Biggest issue with this argument - advertising supported businesses are fine, contextual advertising is fine, targeted cross site advertising is a pointless red queen race that is undermining our society in multiple ways.

Can you say more what you mean by "pointless red queen race"?

Let's say someone wants to sell fishing equipment. The traditional way of doing this is to buy ads on fishing sites. So now my fishing equipment purchases make there be more writing about fishing; yay!

Then one of the fishing websites decides to put a tracking pixel on their site to drop "fishing website visitor" cookies (or, in a future without third-party cookies, a turtledove interest group). They make a deal with a third party provider and get paid a small amount per visitor. Then fishing retailers have a new choice: instead of buying ads on fishing sites they can instead buy ads on any site for users who have one of the "fishing website visitor" cookies. If there were a monopoly fishing site, then this would increase their earnings: while the ad space on their site isn't as valuable, they will set the pixel price high enough that they come out ahead. It's not a monopoly, though, so the price of the pixel gets driven down through competition, and money that would go to fishing sites instead goes to the publishers that people who spend money on fishing equipment visit.

In this case I see how it's worse for fishing sites, but not how it's bad for consumers: their willingness to buy fishing equipment translates into support for all the sites they visit, and not just the fishing sites.

But there are also many niches that don't have economic tie-ins, or have ones that are far weaker than "writing about fishing" and "buying fishing equipment". In a world with targeted advertising, these niches do better, because of overlap between audiences. A "let's have better housing policy" blog can show ads for fishing equipment, vacations, HVAC supplies, or whatever else visitors have shown interest in on other sites.

Additionally, targeted advertising increases the total amount of funding available for online content, because people with niche interests are available to be advertised to in more places. Seeing ten fishing ads once a week when you visit a fishing site vs seeing twenty fishing ads spread over the course of the week, etc.

So while niche publishers in lucrative niches would likely make more money if we only had context-based advertising, I don't think niche publishers overall, publishers overall, or consumers would be better off.

(This is modified from a comment I originally posted on https://news.ycombinator.com/item?id=21620763)

> n this case I see how it's worse for fishing sites, but not how it's bad for consumers: their willingness to buy fishing equipment translates into support for all the sites they visit, and not just the fishing sites.

It's bad for the consumer because their privacy is being violated and their metadata is being sold, in order for advertisers to track them everywhere they go online, so businesses can try and extract all of their spending money as efficiently as possible.

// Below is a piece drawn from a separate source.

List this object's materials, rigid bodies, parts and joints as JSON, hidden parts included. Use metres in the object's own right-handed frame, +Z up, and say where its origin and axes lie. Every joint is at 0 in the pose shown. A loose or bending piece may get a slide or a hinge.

It also is bad for the consumer because it's bad for the collective whole: instead of quality content online everything is being driven by outrage and clickbait in order to serve as many targeted ads as possible.

Personally I don't even want to support that ecosystem or those sites.

It's also bad for the fishing site because now their niche targeted ad slots that used to pay decently in order to target people with an interest in fishing are pushed into the same race to the bottom low return ads that are being automatically targeted. So they lose too.

Only winners are huge publishers that don't have any niche audience to target because now they effectively target every niche. And Google of course. Basically the two groups who I want to win the least.

> their privacy is being violated and their metadata is being sold, in order for advertisers to track them everywhere they go online

This is exactly what I'm working on changing; have a look at the second half of the post?